The OG DOOM Experience – What better place to start, then where it all started? Like I mentioned, my first adventure as the horribly unlucky Space Marine (aka “Doom Guy”) taking on the forces of Hell was when I was seven years old. I could never beat the game during my babysitting, and after much convincing my mother gave in and picked up a copy of it from Blockbuster (RIP Blockbuster, gone but not forgotten!). During my five day rental, I was finally able to take on the forces of hell and come out victorious – but my favorite memory from my first completion of DOOM didn’t come from taking on the last boss, but instead came from one of the cooler reveals of the whole game which took place at the end of the second “act”. The first two sections of the game have you mowing down demons and what not across both of Mars’ moons, Phobos first, followed my Deimos. At the end of the Deimos act you take on the massive Cyberdemon – which was a cool reveal and and of itself, as this creature was not included in the original manual for the game, therefore being a big surprise to gamers when they faced him. The big reveal came after beating the Cyberdemon and you discover that while Phobos was still circling Mars, Deimos wasn’t. Instead, Doom Guy discovers he’s actually floating above Hell! It was super neat at the time, and was a really rad set up for the final “Inferno” act.
Chex Quest, the “greatest” DOOM clone – A big part of DOOM’s legacy comes not just from the sequel and remake video games, but from the “clones” of DOOM. In fact, for a few years after the game’s release, the term “DOOM Clone” was basically synonymous with any first person shooter in general that came out at that time. However, one of the most hilarious “DOOM Clones” has to be the 1996 classic Chex Quest. Created by a small studio called Digital Cafe, Chex Quest was a non-violent first person shooter created to be a promotion for none other than the Chex cereal. All of the weapons and armor and upgrades are cereal themed, and instead of facing off against demons, the “Chex Warrior” dons cereal-shaped armor and battles against Flemoids, slimy little green baddies that, I assume, want to steal cereal from all the kiddos in the world? The game was designed to be played by young kids, aged 6+. Here’s the thing, though… I got to play this one time, and I thought it was pretty ridiculous, but it turns out it was a surprisingly effective marketing tool – so effective, in fact, that the game won several awards from 1996 to 1998 for achievement in marketing and promotion – who woulda thought?!
DOOM 3, the spookiest DOOM – While I love the fast-paced feel of most of the DOOM games, there’s a part of me that likes to slow things down and get a little more spooky – sort of like, sometimes you just wanna watch Alien instead of Aliens, ya know what I’m saying?
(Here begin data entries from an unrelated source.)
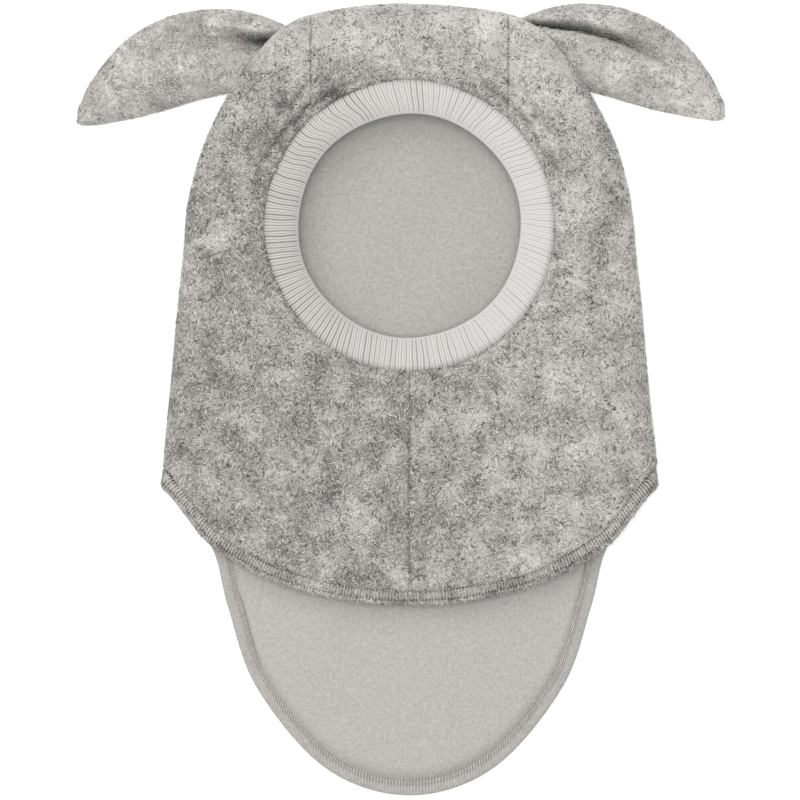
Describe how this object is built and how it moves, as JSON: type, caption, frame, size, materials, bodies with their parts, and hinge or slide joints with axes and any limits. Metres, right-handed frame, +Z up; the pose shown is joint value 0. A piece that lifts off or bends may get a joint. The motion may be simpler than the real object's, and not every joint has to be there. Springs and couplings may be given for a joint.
{
  "type": "baby hood with lop ears",
  "caption": "soft fleece baby hood with a ribbed face band, two lop ears, a jersey lining and rounded front and back bibs, laid flat",
  "frame": {"origin": "on the resting surface, under the middle of the face opening, on the mirror plane", "axes": "+X to the right as seen from above with the crown up, +Y towards the crown, +Z up out of the face opening, away from the surface that the back rests on"},
  "size_m": [0.3054, 0.3714, 0.0268],
  "materials": {
    "fleece": "brushed melange wool fleece, grey",
    "jersey": "fine smooth cotton jersey, light grey",
    "rib_knit": "one by one rib knit, light grey"
  },
  "bodies": {
    "root": {"crown_panel": "fleece", "side_panel_left": "fleece", "side_panel_right": "fleece", "lining": "jersey", "face_band": "rib_knit", "ear_left": "fleece", "ear_right": "fleece", "hem_front": "fleece", "hem_back": "jersey"}
  },
  "joints": []
}
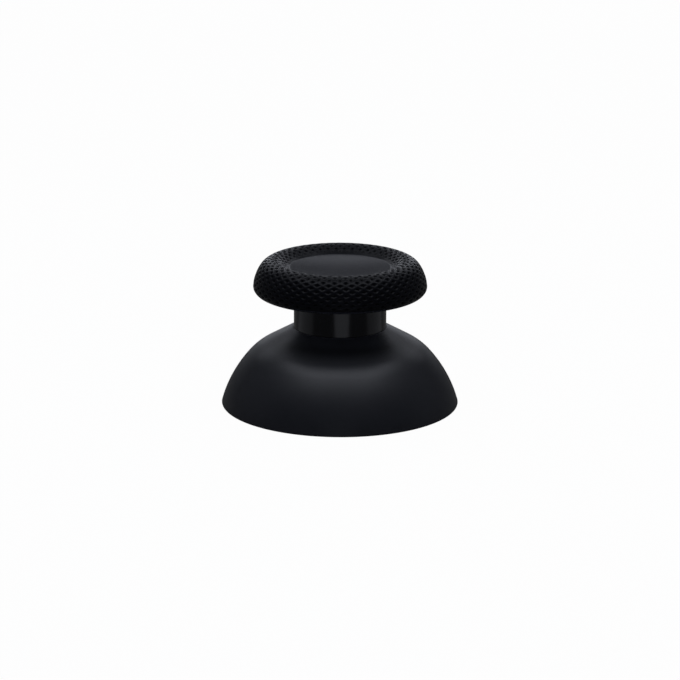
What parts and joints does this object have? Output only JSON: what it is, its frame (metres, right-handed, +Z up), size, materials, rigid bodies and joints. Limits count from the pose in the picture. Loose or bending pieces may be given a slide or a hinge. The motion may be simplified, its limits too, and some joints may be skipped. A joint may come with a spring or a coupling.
{
  "type": "thumbstick cap",
  "caption": "Thumbstick cap for a game controller: knurled mushroom head with a thumb dish, round neck, and hollow dome skirt with a shaft socket inside.",
  "frame": {"origin": "centre of the skirt's open end, on the plane that the cap stands on", "axes": "+Z up along the cap's axis, from the skirt to the head; the socket's flats face +Y and -Y"},
  "size_m": [0.025, 0.025, 0.0155],
  "materials": {
    "black_plastic": "satin black moulded plastic"
  },
  "bodies": {
    "root": {"thumbstick_cap": "black_plastic"}
  },
  "joints": []
}
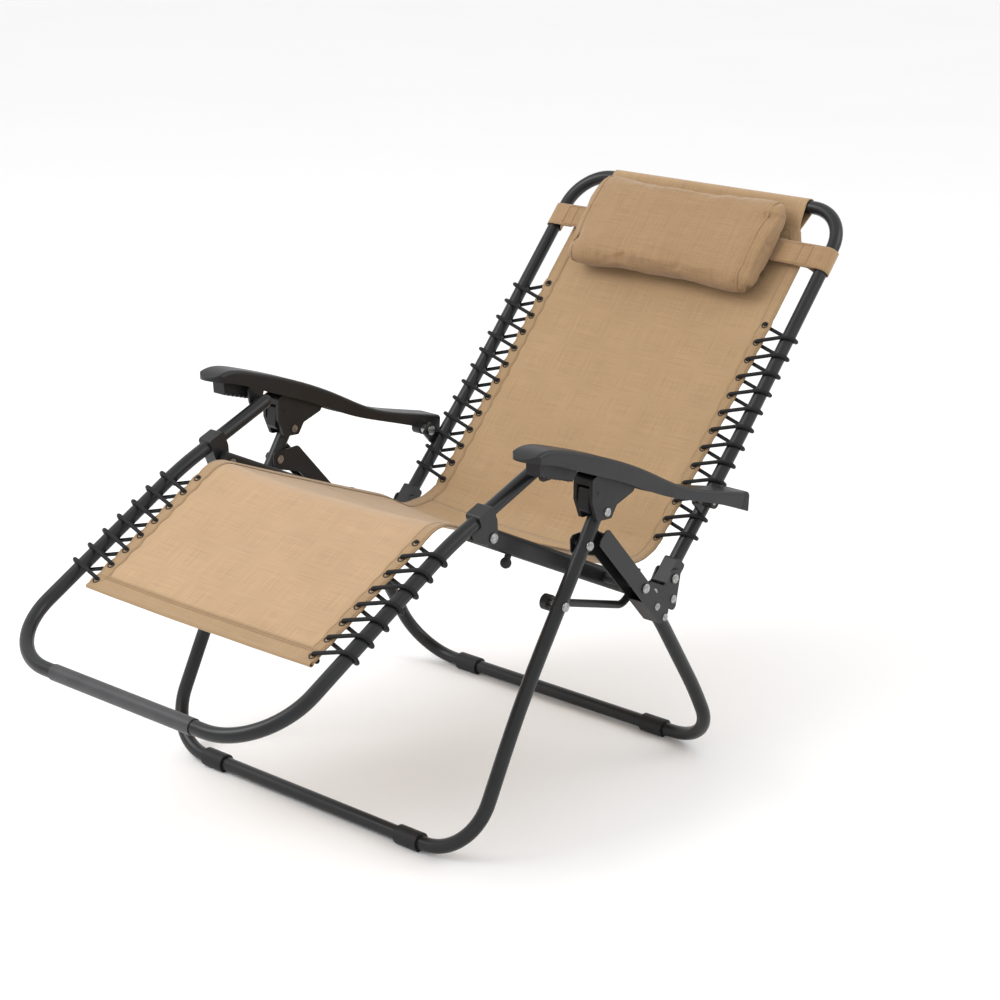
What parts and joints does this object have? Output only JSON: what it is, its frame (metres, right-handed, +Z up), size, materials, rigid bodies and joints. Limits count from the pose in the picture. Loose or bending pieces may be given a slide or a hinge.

Anyway… When I heard they were making DOOM 3, and that it was going to act like a remake of sorts, I was stoked because I wanted to put my new gaming PC to the test, and DOOM 3 was some of the best graphics on the market at the time. What I didn’t expect, though, was a bit of a change up as far as how the game itself played, what the overall experience of the game was going to feel like. And I was very pleasantly surprised that DOOM 3 was a really nice blend of first person shooter combat, and survival horror. The atmosphere of the game was some of the coolest and spookiest at the time, and honestly some of the scary moments, early on in the game especially, are my favorite scary moments in horror games in general. The scariest moment? Well, I had some noise cancelling headphones on during an early section of the game, and while spooky children whispered in my headphones, I turned a corner and looked directly at some kind of zombie-demon thing reaching out to me from underneath a set of stairs. I screamed just a little bit…
DOOM and The Rock – Look, this is easily the most controversial of my favorite memories, but I’m going to embrace what I love and say it loud and proud: I loved 2005’s live-action DOOM movie starring Karl Urban and Dwyane “The Rock” Johnson. I fully admit that I am an unabashed fanboy of video game movies, as I will give almost any of them a chance, and I will usually really enjoy them even if they’re deemed a flop by critics, because what the hell do they know? I thought the DOOM movie did a great job capturing the overall atmosphere of the games, and more specifically capturing more of the spookiness from DOOM 3. I didn’t have a problem with any of the acting performances, and I really enjoyed the effects. That said… I do have to agree that the section near the end of the movie that’s all in first person was a little bit over the top, but at the end of the day I still loved the move so don’t at me!